- **Goal**: Write the material out again, line by line, exactly as it is.

Object modeling scripts:
........

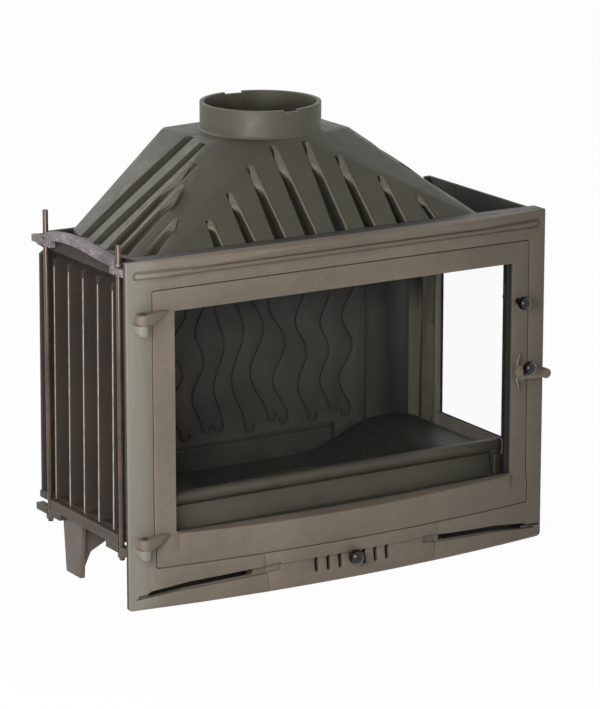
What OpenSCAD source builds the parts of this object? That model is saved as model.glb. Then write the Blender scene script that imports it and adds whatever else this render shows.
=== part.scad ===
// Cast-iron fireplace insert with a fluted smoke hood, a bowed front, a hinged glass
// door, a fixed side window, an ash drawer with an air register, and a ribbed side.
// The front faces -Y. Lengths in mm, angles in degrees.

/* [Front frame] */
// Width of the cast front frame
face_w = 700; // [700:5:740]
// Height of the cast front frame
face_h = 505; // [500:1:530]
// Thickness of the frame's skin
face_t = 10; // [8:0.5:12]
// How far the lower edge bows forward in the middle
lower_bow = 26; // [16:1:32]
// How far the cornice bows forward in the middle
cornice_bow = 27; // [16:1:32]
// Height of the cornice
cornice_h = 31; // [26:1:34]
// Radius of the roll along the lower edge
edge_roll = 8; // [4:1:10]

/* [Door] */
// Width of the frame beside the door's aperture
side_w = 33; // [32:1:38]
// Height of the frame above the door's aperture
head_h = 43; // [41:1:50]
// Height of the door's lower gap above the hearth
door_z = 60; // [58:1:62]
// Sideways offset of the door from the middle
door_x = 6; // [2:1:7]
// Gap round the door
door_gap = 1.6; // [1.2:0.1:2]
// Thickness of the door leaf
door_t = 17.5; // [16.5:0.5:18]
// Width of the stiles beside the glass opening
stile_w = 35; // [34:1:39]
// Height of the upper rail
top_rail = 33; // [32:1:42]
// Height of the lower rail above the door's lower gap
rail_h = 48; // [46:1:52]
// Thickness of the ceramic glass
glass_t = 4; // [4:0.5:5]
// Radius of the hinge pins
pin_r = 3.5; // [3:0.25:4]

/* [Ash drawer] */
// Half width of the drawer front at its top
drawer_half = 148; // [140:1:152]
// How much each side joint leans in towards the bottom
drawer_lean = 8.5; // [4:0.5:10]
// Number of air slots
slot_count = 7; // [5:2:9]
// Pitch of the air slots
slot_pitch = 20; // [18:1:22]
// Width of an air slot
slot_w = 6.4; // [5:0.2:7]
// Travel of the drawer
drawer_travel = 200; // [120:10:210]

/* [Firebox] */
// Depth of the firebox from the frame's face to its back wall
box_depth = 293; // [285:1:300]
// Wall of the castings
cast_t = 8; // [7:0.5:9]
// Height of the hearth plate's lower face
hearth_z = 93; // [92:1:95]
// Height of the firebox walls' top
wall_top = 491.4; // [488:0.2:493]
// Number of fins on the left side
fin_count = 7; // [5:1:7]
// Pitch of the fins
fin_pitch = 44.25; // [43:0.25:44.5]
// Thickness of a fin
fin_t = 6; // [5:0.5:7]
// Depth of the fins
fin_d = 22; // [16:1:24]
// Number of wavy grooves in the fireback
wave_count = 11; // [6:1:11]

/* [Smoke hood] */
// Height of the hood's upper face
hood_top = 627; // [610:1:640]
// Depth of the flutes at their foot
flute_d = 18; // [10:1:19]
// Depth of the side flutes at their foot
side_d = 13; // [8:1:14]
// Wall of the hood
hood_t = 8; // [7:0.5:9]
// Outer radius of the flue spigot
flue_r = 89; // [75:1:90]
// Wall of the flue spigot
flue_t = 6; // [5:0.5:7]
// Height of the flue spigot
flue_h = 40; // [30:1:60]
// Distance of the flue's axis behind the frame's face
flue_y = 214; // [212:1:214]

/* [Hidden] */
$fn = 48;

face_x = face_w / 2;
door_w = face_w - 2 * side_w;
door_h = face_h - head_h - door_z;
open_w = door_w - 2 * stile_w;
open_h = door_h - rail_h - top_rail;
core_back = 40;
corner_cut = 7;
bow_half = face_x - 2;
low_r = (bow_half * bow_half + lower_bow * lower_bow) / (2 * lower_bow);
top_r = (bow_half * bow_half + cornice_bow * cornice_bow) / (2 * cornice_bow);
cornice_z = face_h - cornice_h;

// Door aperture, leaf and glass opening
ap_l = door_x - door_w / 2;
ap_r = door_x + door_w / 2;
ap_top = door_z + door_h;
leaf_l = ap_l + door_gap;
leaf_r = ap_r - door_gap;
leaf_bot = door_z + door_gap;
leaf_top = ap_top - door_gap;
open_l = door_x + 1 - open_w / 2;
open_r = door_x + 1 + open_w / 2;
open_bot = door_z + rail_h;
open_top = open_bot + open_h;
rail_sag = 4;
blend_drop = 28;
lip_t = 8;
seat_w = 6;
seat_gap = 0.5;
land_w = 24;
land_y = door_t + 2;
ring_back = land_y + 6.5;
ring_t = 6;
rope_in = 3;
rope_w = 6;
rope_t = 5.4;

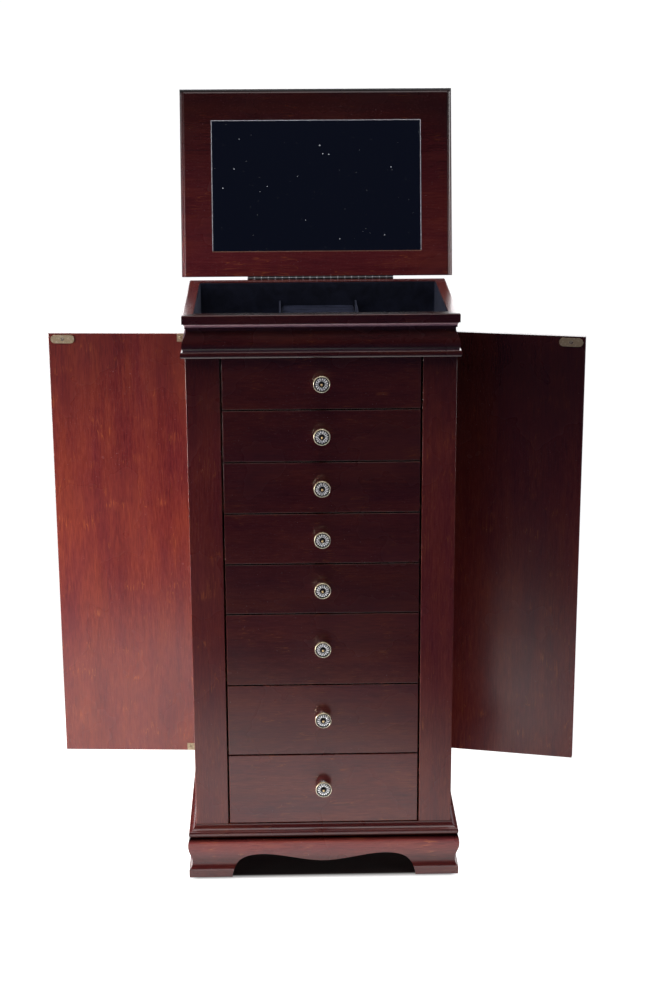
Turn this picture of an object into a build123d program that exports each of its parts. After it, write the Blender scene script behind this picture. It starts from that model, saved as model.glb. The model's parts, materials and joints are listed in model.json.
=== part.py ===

........

- **Full output**:
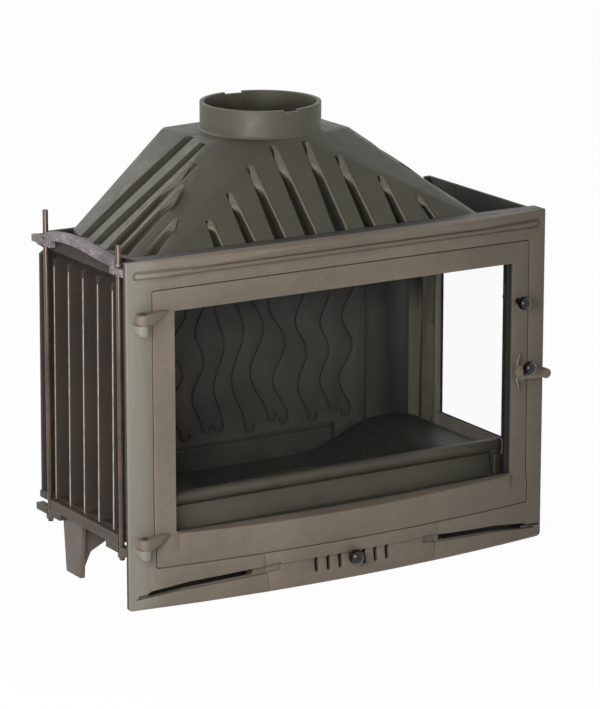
What OpenSCAD source builds the parts of this object? That model is saved as model.glb. Then write the Blender scene script that imports it and adds whatever else this render shows.
=== part.scad ===
// Cast-iron fireplace insert with a fluted smoke hood, a bowed front, a hinged glass
// door, a fixed side window, an ash drawer with an air register, and a ribbed side.
// The front faces -Y. Lengths in mm, angles in degrees.

/* [Front frame] */
// Width of the cast front frame
face_w = 700; // [700:5:740]
// Height of the cast front frame
face_h = 505; // [500:1:530]
// Thickness of the frame's skin
face_t = 10; // [8:0.5:12]
// How far the lower edge bows forward in the middle
lower_bow = 26; // [16:1:32]
// How far the cornice bows forward in the middle
cornice_bow = 27; // [16:1:32]
// Height of the cornice
cornice_h = 31; // [26:1:34]
// Radius of the roll along the lower edge
edge_roll = 8; // [4:1:10]

/* [Door] */
// Width of the frame beside the door's aperture
side_w = 33; // [32:1:38]
// Height of the frame above the door's aperture
head_h = 43; // [41:1:50]
// Height of the door's lower gap above the hearth
door_z = 60; // [58:1:62]
// Sideways offset of the door from the middle
door_x = 6; // [2:1:7]
// Gap round the door
door_gap = 1.6; // [1.2:0.1:2]
// Thickness of the door leaf
door_t = 17.5; // [16.5:0.5:18]
// Width of the stiles beside the glass opening
stile_w = 35; // [34:1:39]
// Height of the upper rail
top_rail = 33; // [32:1:42]
// Height of the lower rail above the door's lower gap
rail_h = 48; // [46:1:52]
// Thickness of the ceramic glass
glass_t = 4; // [4:0.5:5]
// Radius of the hinge pins
pin_r = 3.5; // [3:0.25:4]

/* [Ash drawer] */
// Half width of the drawer front at its top
drawer_half = 148; // [140:1:152]
// How much each side joint leans in towards the bottom
drawer_lean = 8.5; // [4:0.5:10]
// Number of air slots
slot_count = 7; // [5:2:9]
// Pitch of the air slots
slot_pitch = 20; // [18:1:22]
// Width of an air slot
slot_w = 6.4; // [5:0.2:7]
// Travel of the drawer
drawer_travel = 200; // [120:10:210]

/* [Firebox] */
// Depth of the firebox from the frame's face to its back wall
box_depth = 293; // [285:1:300]
// Wall of the castings
cast_t = 8; // [7:0.5:9]
// Height of the hearth plate's lower face
hearth_z = 93; // [92:1:95]
// Height of the firebox walls' top
wall_top = 491.4; // [488:0.2:493]
// Number of fins on the left side
fin_count = 7; // [5:1:7]
// Pitch of the fins
fin_pitch = 44.25; // [43:0.25:44.5]
// Thickness of a fin
fin_t = 6; // [5:0.5:7]
// Depth of the fins
fin_d = 22; // [16:1:24]
// Number of wavy grooves in the fireback
wave_count = 11; // [6:1:11]

/* [Smoke hood] */
// Height of the hood's upper face
hood_top = 627; // [610:1:640]
// Depth of the flutes at their foot
flute_d = 18; // [10:1:19]
// Depth of the side flutes at their foot
side_d = 13; // [8:1:14]
// Wall of the hood
hood_t = 8; // [7:0.5:9]
// Outer radius of the flue spigot
flue_r = 89; // [75:1:90]
// Wall of the flue spigot
flue_t = 6; // [5:0.5:7]
// Height of the flue spigot
flue_h = 40; // [30:1:60]
// Distance of the flue's axis behind the frame's face
flue_y = 214; // [212:1:214]

/* [Hidden] */
$fn = 48;

face_x = face_w / 2;
door_w = face_w - 2 * side_w;
door_h = face_h - head_h - door_z;
open_w = door_w - 2 * stile_w;
open_h = door_h - rail_h - top_rail;
core_back = 40;
corner_cut = 7;
bow_half = face_x - 2;
low_r = (bow_half * bow_half + lower_bow * lower_bow) / (2 * lower_bow);
top_r = (bow_half * bow_half + cornice_bow * cornice_bow) / (2 * cornice_bow);
cornice_z = face_h - cornice_h;

// Door aperture, leaf and glass opening
ap_l = door_x - door_w / 2;
ap_r = door_x + door_w / 2;
ap_top = door_z + door_h;
leaf_l = ap_l + door_gap;
leaf_r = ap_r - door_gap;
leaf_bot = door_z + door_gap;
leaf_top = ap_top - door_gap;
open_l = door_x + 1 - open_w / 2;
open_r = door_x + 1 + open_w / 2;
open_bot = door_z + rail_h;
open_top = open_bot + open_h;
rail_sag = 4;
blend_drop = 28;
lip_t = 8;
seat_w = 6;
seat_gap = 0.5;
land_w = 24;
land_y = door_t + 2;
ring_back = land_y + 6.5;
ring_t = 6;
rope_in = 3;
rope_w = 6;
rope_t = 5.4;

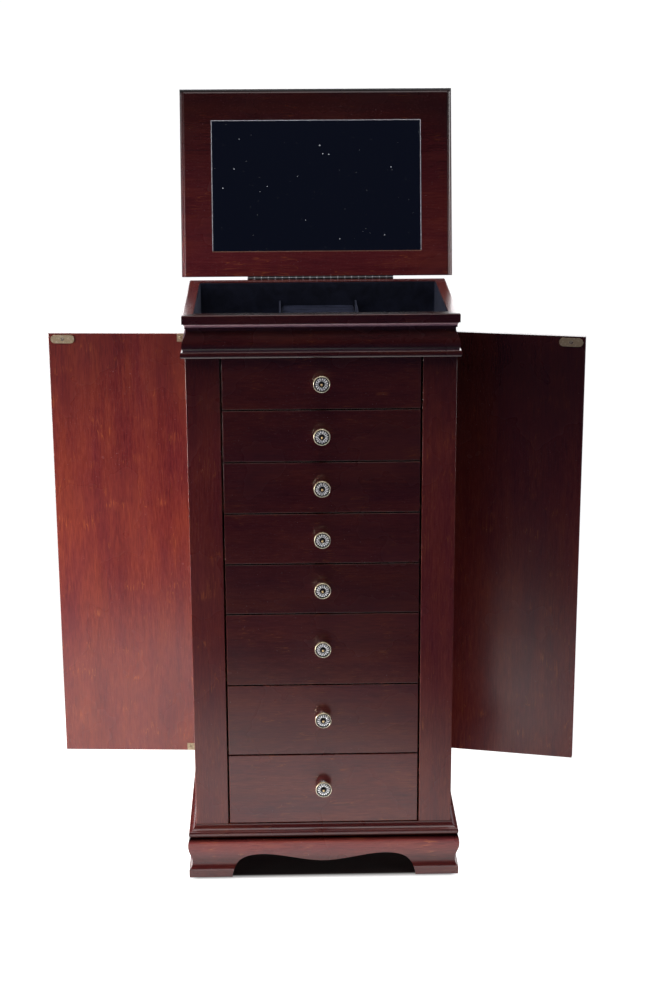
Turn this picture of an object into a build123d program that exports each of its parts. After it, write the Blender scene script behind this picture. It starts from that model, saved as model.glb. The model's parts, materials and joints are listed in model.json.
=== part.py ===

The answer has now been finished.